Macro Economic Sensitivity
High sensitivity to the overall economic environment and the cyclical nature of the plastic processing industry.
Consumer Behavior
Shift toward more efficient and high-performance plastic processing machines is driving the demand for the company's new product range.
Geopolitical Risks
The judicial liquidation of the Italian subsidiary Wintal Machines SRL highlights risks associated with international operations and regulatory environments in Europe.
Regulatory & Governance
Industry Regulations
Subject to the Environment Protection Act, 1986, and various labor and pollution control laws specific to manufacturing engineering products.
Environmental Compliance
Compliant with Gujarat Pollution Control Regulations; operations are conducted in an environmentally responsible manner.
Taxation Policy Impact
The company applied for the Direct Tax Vivaad se Vishwas Scheme 2024 for AY 2020-21, booking an expense of INR 13.96 Cr to settle litigations. It also recorded a deferred tax liability reduction of INR 12.31 Cr.
Legal Contingencies
The company has filed an appeal in the Mumbai High Court against an ITAT order for AY 2015-16 involving a tax demand of INR 15.64 Cr. It also faces ongoing judicial liquidation proceedings for its Italian subsidiary, Wintal Machines SRL.
Risk Analysis
Key Uncertainties
The primary uncertainty is the recovery of the global and domestic economic environment, which directly impacts the demand for capital goods like plastic processing machinery.

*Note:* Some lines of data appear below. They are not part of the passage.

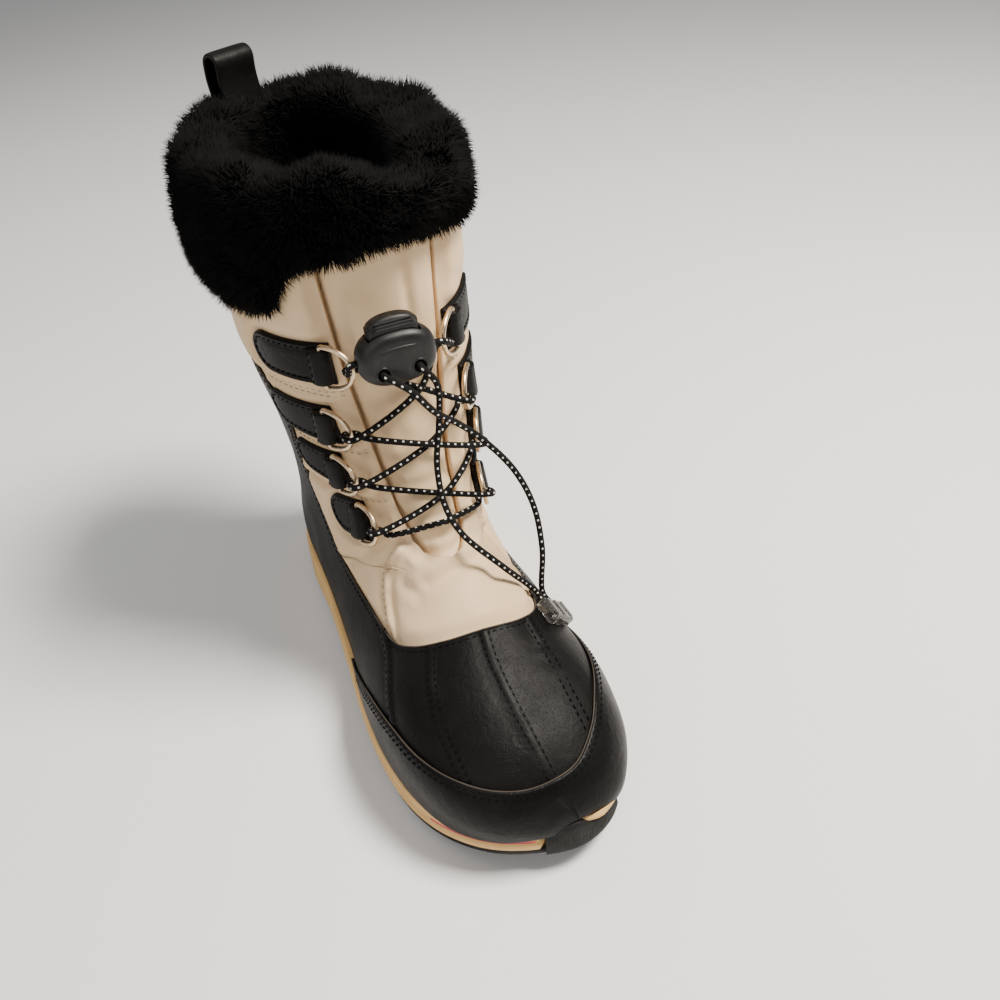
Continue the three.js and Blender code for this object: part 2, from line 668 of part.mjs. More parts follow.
function makeLace() {
  const halves = [-1, 1].map((side) => {
    const out = side < 0 ? LACE.crossLow : LACE.crossHigh;
    const last = LACING.length - 1;
    const points = [-3, 2].map((x) => inFrame(lockFrame, side * (LOCK.width / 2 + x), 0, 0));
    let at = side;
    LACING.forEach((row, i) => {
      points.push(...throughRing(row, at).slice(i === 0 ? 1 : 0));
      if (i < last) points.push(crossing(i, i + 1, out));
      at = -at;
    });
    points.push(onLast(LACING[last].u + 0.2, THREE.MathUtils.degToRad(4), LACE.crossLow));
    return tube(points, LACE.perSpan);
  });
  return halves[0].add(halves[1]);
}

const clipFrame = frameAt(CLIP.u, THREE.MathUtils.degToRad(CLIP.turn), CLIP.out, 1)
  .multiply(new THREE.Matrix4().makeRotationZ(THREE.MathUtils.degToRad(CLIP.spin)));

function makeFreeCord(side, route) {
  const floor = LOCK.depth / 2 - LOCK.holeDepth + 0.5;
  const start = [floor, floor + 4].map((z) => inFrame(lockFrame, side * LOCK.holeX, -LOCK.holeDown, z));
  const end = [7, 0.4].map((y) => inFrame(clipFrame, side * CLIP.cordX, CLIP.wide / 2 + y, 0));
  return tube([...start, ...route.map((p) => new THREE.Vector3(...p)), ...end], 2);
}

function makeClip() {
  const shape = new THREE.Shape();
  const [x, y, r] = [CLIP.long / 2, CLIP.wide / 2, 3];
  shape.absarc(x - r, y - r, r, 0, Math.PI / 2);
  shape.absarc(-x + r, y - r, r, Math.PI / 2, Math.PI);
  shape.absarc(-x + r, -y + r, r, Math.PI, 1.5 * Math.PI);
  shape.absarc(x - r, -y + r, r, 1.5 * Math.PI, 2 * Math.PI);
  return solidOf(prism(shape, CLIP.thick, clipFrame));
}

// ---------------------------------------------------------------- assembly

const MATERIALS = {
  blackRubber: { color: 0x1a1a1c, roughness: 0.75, metalness: 0 },
  creamFoam: { color: 0xd9c08a, roughness: 0.8, metalness: 0 },
  creamCloth: { color: 0xd8cbb4, roughness: 0.7, metalness: 0 },
  greyFelt: { color: 0x3a3a3c, roughness: 0.95, metalness: 0 },
  blackFur: { color: 0x0d0c0d, roughness: 0.95, metalness: 0 },
  blackLeather: { color: 0x161415, roughness: 0.45, metalness: 0 },
  paleMetal: { color: 0xc9bda0, roughness: 0.3, metalness: 1 },
  blackCord: { color: 0x141414, roughness: 0.85, metalness: 0 },
  blackPlastic: { color: 0x18181a, roughness: 0.5, metalness: 0 },
  clearPlastic: { color: 0x9a9a98, roughness: 0.2, metalness: 0 },
};

const boot = new THREE.Group();
boot.position.set(ORIGIN.x, ORIGIN.y, 0);

function place(name, solid, look) {
  const mesh = new THREE.Mesh(geometryOf(solid), new THREE.MeshStandardMaterial(MATERIALS[look]));
  mesh.name = name;
  boot.add(mesh);
}

place('outsole', makeOutsole(), 'blackRubber');
place('midsole', makeMidsole(), 'creamFoam');
place('insole', makeInsole(), 'greyFelt');
place('upper', makeUpper(), 'creamCloth');
place('tongue', makeTongue(), 'creamCloth');
place('fur_cuff', makeCuff(loopRoom()), 'blackFur');
place('pull_loop', makeLoop(), 'blackLeather');
for (const [letter, side] of [['l', -1], ['r', 1]]) {
  LACING.forEach((row, i) => {
    place(`ring_tab_${letter}${i + 1}`, makeTab(row, side), 'blackLeather');
    place(`d_ring_${letter}${i + 1}`, makeRing(row, side), 'paleMetal');
  });
}
place('lace', makeLace(), 'blackCord');
place('lock_body', makeLockBody(), 'blackPlastic');
place('lock_button', makeLockButton(), 'blackPlastic');
place('cord_left', makeFreeCord(-1, ROUTES.left), 'blackCord');
place('cord_right', makeFreeCord(1, ROUTES.right), 'blackCord');
place('cord_clip', makeClip(), 'clearPlastic');

export default boot;
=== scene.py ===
import math

import bmesh
import bpy
import numpy as np
from bpy.props import FloatProperty, FloatVectorProperty, IntProperty, PointerProperty
from mathutils import Matrix, Vector


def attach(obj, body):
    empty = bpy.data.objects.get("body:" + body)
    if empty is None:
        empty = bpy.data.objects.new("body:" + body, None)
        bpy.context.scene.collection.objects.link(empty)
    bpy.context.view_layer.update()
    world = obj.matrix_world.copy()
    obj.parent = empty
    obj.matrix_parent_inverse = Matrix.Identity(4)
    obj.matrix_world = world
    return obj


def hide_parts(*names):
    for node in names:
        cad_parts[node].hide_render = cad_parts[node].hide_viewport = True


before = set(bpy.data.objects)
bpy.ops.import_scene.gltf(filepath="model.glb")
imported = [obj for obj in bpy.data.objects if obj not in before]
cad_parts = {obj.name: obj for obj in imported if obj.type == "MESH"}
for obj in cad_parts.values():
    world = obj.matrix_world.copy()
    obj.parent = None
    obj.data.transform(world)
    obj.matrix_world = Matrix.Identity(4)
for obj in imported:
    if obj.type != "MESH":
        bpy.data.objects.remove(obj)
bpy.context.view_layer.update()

bl_info = {
    "name": "Snow Boot With Fur Collar",
    "version": (1, 0, 0),
    "blender": (4, 5, 0),
    "location": "3D View > Sidebar > Boot",
    "description": "Builds the cloth, leather, fur, cord and sole of a snow boot around its frame",
    "category": "Add Mesh",
}

BODY = "boot"
BUTTON = "lock_button"

# ------------------------------------------------------------------ sizes, in millimetres

ORIGIN = np.array([-1.8, 5.7, 0.0])
WALL = 2.6
TONGUE_BACK = -5.8
LINING_FACE, LINING_BACK = -7.4, -6.1
FOOTBED_IN = -3.8
GAP = 0.35

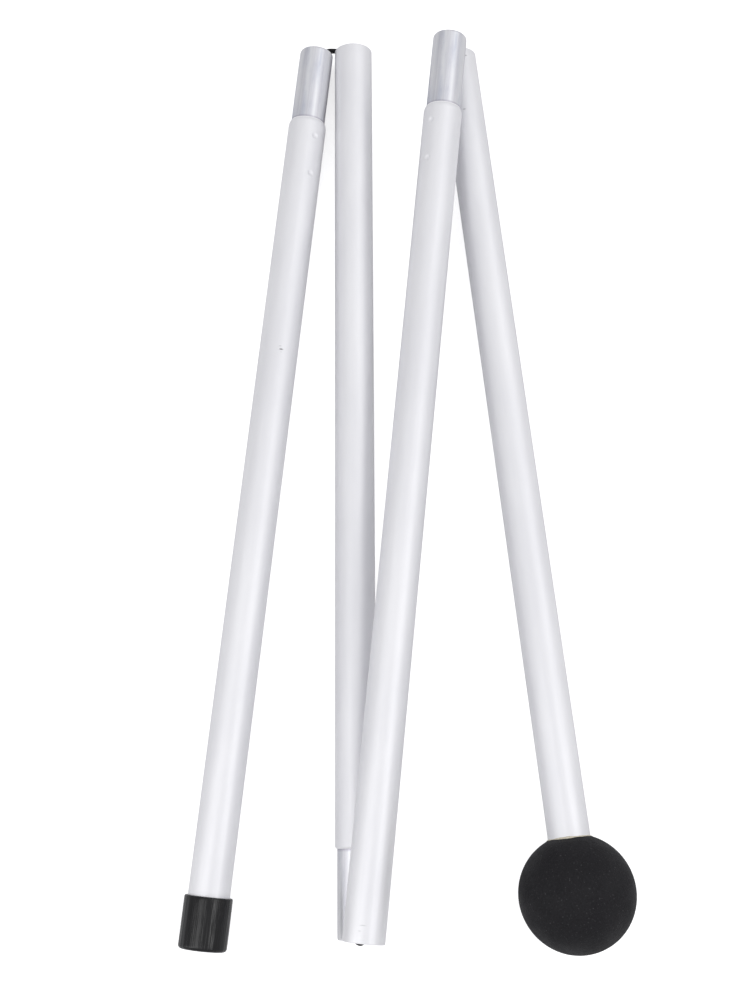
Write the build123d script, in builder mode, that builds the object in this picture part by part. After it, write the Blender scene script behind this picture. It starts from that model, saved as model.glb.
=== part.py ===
from build123d import *
import os
from math import cos, pi, radians, sin

# A folding pole of four aluminium tube sections on one elastic cord, lying folded on a flat surface.
# Millimetres and degrees. +Z up, +Y along the folded bundle, origin under the middle of the bundle.
# Each section has its own plane: origin at its near end, local Z along the tube towards its far end,
# local X upwards. In the opened pole the four planes line up, from the capped end to the ball.

os.makedirs("parts", exist_ok=True)

# ---- driving dimensions ----
TUBE_R = 11.0
TUBE_WALL = 1.1
SECTION_LENGTH = 463.5
PLUG_PLAY = 0.1  # radial play of a ferrule in a tube
FERRULE_WALL = 1.0
FERRULE_REACH = 46.0  # bare length that plugs into the next section
FERRULE_SEAT = 45.0  # length held inside its own section
CORD_R = 2.0
BALL_R = 30.0
CAP_R = 12.7
GLUE_GAP = 0.05

TUBE_BORE_R = TUBE_R - TUBE_WALL
FERRULE_R = TUBE_BORE_R - PLUG_PLAY
FERRULE_BORE_R = FERRULE_R - FERRULE_WALL

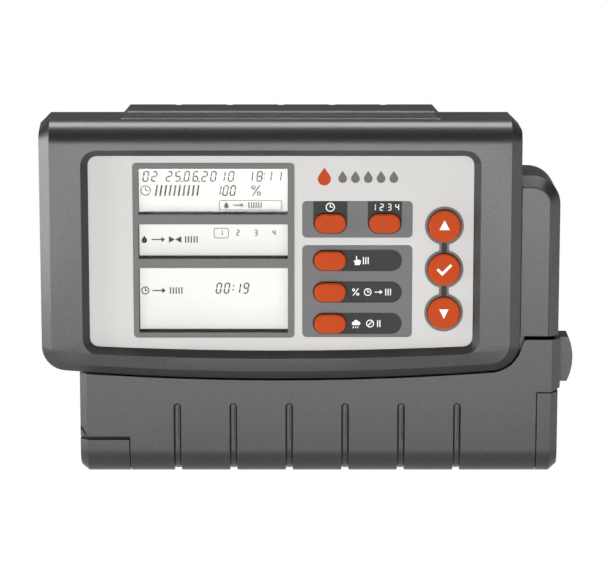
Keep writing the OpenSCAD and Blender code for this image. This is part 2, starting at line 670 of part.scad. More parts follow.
module cable_clamp() color([0.85,0.85,0.83]) difference() {
  box([-57,57], [-12.2,-9.85], [-55,-50]);
  rods_y(clamp_screws_at, 1.2, -15, -8, 20);
  rods_y(clamp_screws_at, 2.3, -15, -11.0, 28);
  for (x=cables_x) box([x-3.5,x+3.5], [-10.2,-9.8], [-56,-49]);
}
// turned profile: [radius,z]
module cable_grommets() color(black) for (x=cables_x) translate([x,cable_y,0])
  rotate_extrude($fn=36) polygon([[2.6,-62.0],[4.4,-62.0],[4.9,-61.25],[3.95,-61.25],
    [3.95,-58.75],[4.7,-58.75],[4.2,-57.6],[2.6,-57.6]]);

// ---------------- terminal cover ----------------
cover_x0 = -76.6; // ends of the rounded foot
cover_x1 = 88.1;
flank_x = 97.9;   // right flank of the cover
grooves_x = [for (i=[0:5]) groove_x0+groove_pitch*i];
module cover_outline() polygon(concat(
  [[cover_x0,-70],[cover_x0,-45.5],[-base_half_w,-45.5],
    [-base_half_w,bow_z-cover_gap+pow(-base_half_w-bow_x,2)/(2*bow_r)]],
  [for (p=unit_outline(-cover_gap, 60)) if (p[0] > -base_half_w+0.5 && p[1] < -6.4) p],
  [[82.62,-6.2],[83.05,-5.05],[84.0,-4.7],[flank_x,-4.7],[flank_x,-24.6],
    [97.3,-26.0],[95.9,-26.6],[cover_x1,-26.6],[cover_x1,-70]]));
// groove with sloping sides, round upper end and a run around the foot
module groove_cut(x) {
  outer = 1.75; // half widths
  inner = 0.85;
  box([x+0.3,x+0.95], [base_y-1,base_y+4.0], [-45.9,-33.2]);
  translate([x,0,hinge_z-0.01]) linear_extrude(height=-32.5-hinge_z)
    polygon([[-outer,base_y-0.4],[outer,base_y-0.4],[inner,base_y+1.4],[-inner,base_y+1.4]]);
  translate([x,base_y-0.4,-32.51]) rotate([-90,0,0])
    cylinder(r1=outer,r2=inner,h=1.8,$fn=28);
  intersection() {
    translate([0,hinge_y,hinge_z]) rotate([0,90,0]) rotate_extrude($fn=96)
      polygon([[cover_r-1.4,x-inner],[cover_r+0.4,x-outer],
        [cover_r+0.4,x+outer],[cover_r-1.4,x+inner]]);
    box([x-3,x+3], [hinge_y-20,hinge_y+20], [hinge_z-20,hinge_z]);
  }
}
module cover_foot() difference() {
  rod_x(hinge, cover_r, cover_x0, cover_x1, 96);
  rod_x(hinge, cover_r-2.2, -77, 89, 96);
  box([-80,90], [hinge_y-20,hinge_y+20], [hinge_z,hinge_z+20]);
  prism_x(-80, 90) polygon([hinge,hinge+30*[cos(55),-sin(55)],hinge+[30,1]]);
}
module cover_skin() difference() {
  intersection() {
    union() {
      box([-base_half_w,flank_x], [base_y,base_y+2.2], [hinge_z,0]);
      cover_foot();
    }
    prism_y(-50, 0) cover_outline();
  }
  for (x=grooves_x) groove_cut(x);
}
// cuts a flank; outline in x,y
module flank_cut(points) translate([0,0,-100]) linear_extrude(height=100) polygon(points);
module terminal_cover() color(shell_grey) difference() {
  union() {
    cover_skin();
    // thickening behind the grooves
    for (x=grooves_x) box([x-2.6,x+2.6], [base_y+2.1,base_y+4.6], [hinge_z+4,-30]);
    // left flank
    box([-base_half_w,-base_half_w+2.2], [base_y+1,-26], [-37.5,-19]);
    box([-base_half_w,-base_half_w+2.2], [base_y+1,base_y+4.6], [-45.4,-37.4]);
    // right flank with the striker that the latch holds
    prism_y(base_y+1, -27.4) intersection() {
      cover_outline();
      translate([flank_x-2.2,-30]) square([2.2,26]);
    }
    box([94.3,96], [-28.9,-27.5], [-18,-10]);
    // end discs that take the hinge pins
    for (x=[[cover_x0,-74.2],[85.7,cover_x1]]) {
      rod_x(hinge, cover_r-0.5, x[0], x[1], 64);
      box(x, [base_y+1,base_y+7], [hinge_z,hinge_z+15]);
    }
    // stiffening rib behind the top edge
    box([-90,78], [base_y+2.1,base_y+4.6], [-26.4,-25]);
  }
  // room to swing over the corner posts
  rod_x(hinge, 12.15, -110, -76.9, 72);
  rod_x(hinge, 26.2, 88.3, 110, 96);
  // hinge pin bores
  rod_x(hinge, pin_r+0.05, -78, -73, 40);
  rod_x(hinge, pin_r+0.05, 84, 89, 40);
  // chamfered flanks
  flank_cut([[-base_half_w-1,base_y-1],[-base_half_w+3.1,base_y-1],
    [-base_half_w+3.1,base_y],[-base_half_w,base_y+3.2],[-base_half_w-1,base_y+3.2]]);
  flank_cut([[99,base_y-1],[94.3,base_y-1],[94.3,base_y],[flank_x,base_y+3.6],[99,base_y+3.6]]);
}
module hinge_pins() color([0.7,0.7,0.7]) {
  rod_x(hinge, pin_r, -83.5, -73.5, 40);
  rod_x(hinge, pin_r, 85.0, 94.5, 40);
}

// ---------------- latch ----------------
spring_axis = [-19,-14.3]; // y,z
module latch_button() color(back_grey) difference() {
  union() {
    // curved finger pad and its shank
    intersection() {
      box([90.5,110], [-25,-13], [-23.8,-5.4]);
      rod_y([81.4,-14.0], 22, -26, -12, 120);
    }
    // flange that keeps it in the wall
    box([90.5,94.5], [-25.9,-12.1], [-25.9,-3.75]);
    // hook, drawn just short of the cover's striker
    box([91.6,94.15], [-31.4,-24.9], [-18,-10]);
  }
  rod_x(spring_axis, 3.2, 90, 95, 32);
}
module latch_spring() color([0.75,0.75,0.75]) {
  turn_steps = 16;
  sides = 6; // of the wire
  wire_r = 0.33;
  coil_r = 2.5;
  pitch = 1.35;
  steps = 6*turn_steps; // six turns
  points = [for (i=[0:steps], j=[0:sides-1])
    let(turn = 360*i/turn_steps, around = 360*j/sides, r = coil_r+wire_r*cos(around))
    [83.75+pitch*i/turn_steps+wire_r*sin(around),
      spring_axis[0]+r*cos(turn), spring_axis[1]+r*sin(turn)]];
  faces = concat([[for (j=[0:sides-1]) j]],
    [for (i=[0:steps-1], j=[0:sides-1]) let(k = (j+1)%sides)
      [i*sides+j,(i+1)*sides+j,(i+1)*sides+k,i*sides+k]],
    [[for (j=[sides-1:-1:0]) steps*sides+j]]);
  polyhedron(points=points,faces=faces,convexity=6);
}

NODES = ["base_shell","wall_plate","wall_plate_screws","base_face_plate","base_board",
 "base_screws","dock_socket","dock_contacts","valve_terminals","power_terminals",
 "sensor_terminals","terminal_screws","valve_triacs","supply_fuse","fuse_clips",
 "surge_varistor","supply_capacitor","cable_entry_bar","cable_clamp","cable_grommets",
 "hinge_pins","terminal_cover","latch_button","latch_spring","control_front_shell",
 "control_back_shell","control_seal","case_screws","battery_lid","battery","battery_studs",
 "battery_clip","battery_leads","battery_plug","face_panel","key_field_upper",
 "key_field_lower","key_field_round","display_frame","display_panes","lcd_glass",
 "lcd_rear_glass","lcd_carrier","lcd_contact_strips","key_time","key_channel","key_manual",
 "key_percent","key_rain","key_up","key_ok","key_down","key_mat","key_switches",
 "display_board","board_screws","controller_chip","clock_crystal","board_capacitors",
 "dock_plug"];
// piece to draw
node = "all";
function drawn(name) = node == "all" || node == name;

if (drawn("base_shell")) base_shell();
if (drawn("wall_plate")) wall_plate();
if (drawn("wall_plate_screws")) wall_plate_screws();
if (drawn("base_face_plate")) base_face_plate();
if (drawn("base_board")) base_board();
if (drawn("base_screws")) base_screws();
if (drawn("dock_socket")) dock_socket();
if (drawn("dock_contacts")) dock_contacts();
if (drawn("valve_terminals")) valve_terminals();
if (drawn("power_terminals")) power_terminals();
if (drawn("sensor_terminals")) sensor_terminals();
if (drawn("terminal_screws")) terminal_screws();
if (drawn("valve_triacs")) valve_triacs();
if (drawn("supply_fuse")) supply_fuse();
if (drawn("fuse_clips")) fuse_clips();
if (drawn("surge_varistor")) surge_varistor();
if (drawn("supply_capacitor")) supply_capacitor();
if (drawn("cable_clamp")) cable_clamp();
if (drawn("cable_entry_bar")) cable_entry_bar();
if (drawn("cable_grommets")) cable_grommets();
if (drawn("hinge_pins")) hinge_pins();
if (drawn("terminal_cover")) terminal_cover();
if (drawn("latch_button")) latch_button();
if (drawn("latch_spring")) latch_spring();
if (drawn("control_front_shell")) control_front_shell();
if (drawn("control_back_shell")) control_back_shell();
if (drawn("control_seal")) control_seal();
if (drawn("case_screws")) case_screws();
if (drawn("battery_lid")) battery_lid();
if (drawn("battery")) battery();
if (drawn("battery_studs")) battery_studs();
if (drawn("battery_clip")) battery_clip();
if (drawn("battery_leads")) battery_leads();
if (drawn("battery_plug")) battery_plug();
if (drawn("face_panel")) face_panel();
if (drawn("key_field_upper")) key_field_upper();
if (drawn("key_field_lower")) key_field_lower();
if (drawn("key_field_round")) key_field_round();
if (drawn("display_frame")) display_frame();
if (drawn("display_panes")) display_panes();
if (drawn("lcd_glass")) lcd_glass();
if (drawn("lcd_rear_glass")) lcd_rear_glass();
if (drawn("lcd_carrier")) lcd_carrier();
if (drawn("lcd_contact_strips")) lcd_contact_strips();
if (drawn("key_time")) key_time();
if (drawn("key_channel")) key_channel();
if (drawn("key_manual")) key_manual();
if (drawn("key_percent")) key_percent();
if (drawn("key_rain")) key_rain();
if (drawn("key_up")) key_up();
if (drawn("key_ok")) key_ok();
if (drawn("key_down")) key_down();
if (drawn("key_mat")) key_mat();
if (drawn("key_switches")) key_switches();
if (drawn("display_board")) display_board();
if (drawn("board_screws")) board_screws();
if (drawn("controller_chip")) controller_chip();
if (drawn("clock_crystal")) clock_crystal();
if (drawn("board_capacitors")) board_capacitors();
if (drawn("dock_plug")) dock_plug();
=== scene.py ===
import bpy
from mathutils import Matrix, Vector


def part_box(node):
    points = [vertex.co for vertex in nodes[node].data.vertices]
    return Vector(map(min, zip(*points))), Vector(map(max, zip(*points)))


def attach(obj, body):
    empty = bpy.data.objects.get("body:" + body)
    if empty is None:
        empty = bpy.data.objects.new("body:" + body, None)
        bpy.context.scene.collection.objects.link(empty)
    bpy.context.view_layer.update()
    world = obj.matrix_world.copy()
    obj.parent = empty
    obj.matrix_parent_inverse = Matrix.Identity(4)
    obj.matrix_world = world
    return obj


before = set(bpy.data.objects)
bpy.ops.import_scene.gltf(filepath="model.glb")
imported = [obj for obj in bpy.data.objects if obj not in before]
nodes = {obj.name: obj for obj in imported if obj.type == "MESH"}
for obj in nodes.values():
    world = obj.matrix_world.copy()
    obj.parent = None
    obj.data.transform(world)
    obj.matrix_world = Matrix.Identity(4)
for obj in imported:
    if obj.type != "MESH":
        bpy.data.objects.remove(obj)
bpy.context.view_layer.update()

import math

import bmesh
import bpy
from mathutils import Matrix, Vector

MM = 0.001

SMOOTH_ANGLE = math.radians(28)  # edges flatter than this are shaded smooth
WELD_DISTANCE = 1e-6
MESH_MERGE_DISTANCE = 1e-7

PRINT = 0.03           # thickness of one printed layer, mm
SEGMENT_THICK = 0.04   # thickness of the display segments, mm
SEGMENT_FRONT = 0.05   # how far their front stands before the display glass, mm
LEAN = 0.16            # sideways lean of display digits per unit of height
CONTROL_UNIT = "control_unit"


# ------------------------------------------------------------------ node helpers


def add_node(tree, kind, inputs=None, **settings):
    """Add a node; each input, by name or index, takes a value or the socket that feeds it."""
    node = tree.nodes.new(kind)
    for key, value in settings.items():
        setattr(node, key, value)
    for key, value in (inputs or {}).items():
        if isinstance(value, bpy.types.NodeSocket):
            tree.links.new(value, node.inputs[key])
        else:
            node.inputs[key].default_value = value
    return node


def math_node(tree, operation, *values):
    node = add_node(tree, "ShaderNodeMath", dict(enumerate(values)), operation=operation)
    return node.outputs[0]


def noise(tree, **inputs):
    return add_node(tree, "ShaderNodeTexNoise", inputs).outputs["Fac"]


def map_range(tree, value, to_min, to_max, from_min=0.0, from_max=1.0):
    return add_node(tree, "ShaderNodeMapRange", {
        "Value": value, "From Min": from_min, "From Max": from_max,
        "To Min": to_min, "To Max": to_max}).outputs[0]


def scale_colour(tree, colour, factor):
    inputs = {0: colour, "Scale": factor}
    return add_node(tree, "ShaderNodeVectorMath", inputs, operation="SCALE").outputs[0]


def mix_shaders(tree, factor, first, second):
    inputs = {0: factor, 1: first.outputs[0], 2: second.outputs[0]}
    return add_node(tree, "ShaderNodeMixShader", inputs).outputs[0]


def object_place(tree):
    return add_node(tree, "ShaderNodeTexCoord").outputs["Object"]


# ------------------------------------------------------------------ materials


def linear(srgb):
    """sRGB 0..255 to linear 0..1."""
    parts = [value / 255.0 for value in srgb]
    return [v / 12.92 if v <= 0.04045 else ((v + 0.055) / 1.055) ** 2.4 for v in parts]


def empty_material(name):
    made = bpy.data.materials.new(name)
    made.use_nodes = True
    made.node_tree.nodes.clear()
    return made, made.node_tree


def vary(tree, fac, amount, middle=1.0):
    """middle * (1 +- amount), following a noise of 0..1."""
    return math_node(tree, "MULTIPLY_ADD", fac, 2 * amount * middle, (1.0 - amount) * middle)


def paint_edge_highlight(tree, colour, base, rounded, edge):
    """Painted highlight: lighten the colour where the rounded normal leaves the face normal."""
    geometry = add_node(tree, "ShaderNodeNewGeometry")
    agreement = add_node(tree, "ShaderNodeVectorMath",
                         {0: rounded, 1: geometry.outputs["Normal"]}, operation="DOT_PRODUCT")
    amount = map_range(tree, agreement.outputs["Value"], from_min=0.995, from_max=0.90,
                       to_min=0.0, to_max=edge)
    light = [min(1, part * 2.2 + 0.06) for part in base] + [1]
    # inputs 6 and 7 and output 2 are the colour sockets of the mix node
    return add_node(tree, "ShaderNodeMix", {0: amount, 6: colour, 7: light},
                    data_type="RGBA").outputs[2]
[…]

Geographic Concentration Risk
Operations are heavily concentrated in Gujarat, India, following the exit from the Italian market.
Third Party Dependencies
Dependency on specialized service providers, evidenced by a settlement resulting in a INR 24.61 Cr capital advance refund from a service provider.
Technology Obsolescence Risk
Risk of falling behind in technology is mitigated by R&D collaborations with universities and the launch of the WML ESOP Policy 2022 to retain technical talent.
Credit & Counterparty Risk
The company provided for total investment and receivables from Wintal Machines SRL, expecting zero proceeds from its liquidation, indicating high historical credit risk with subsidiaries.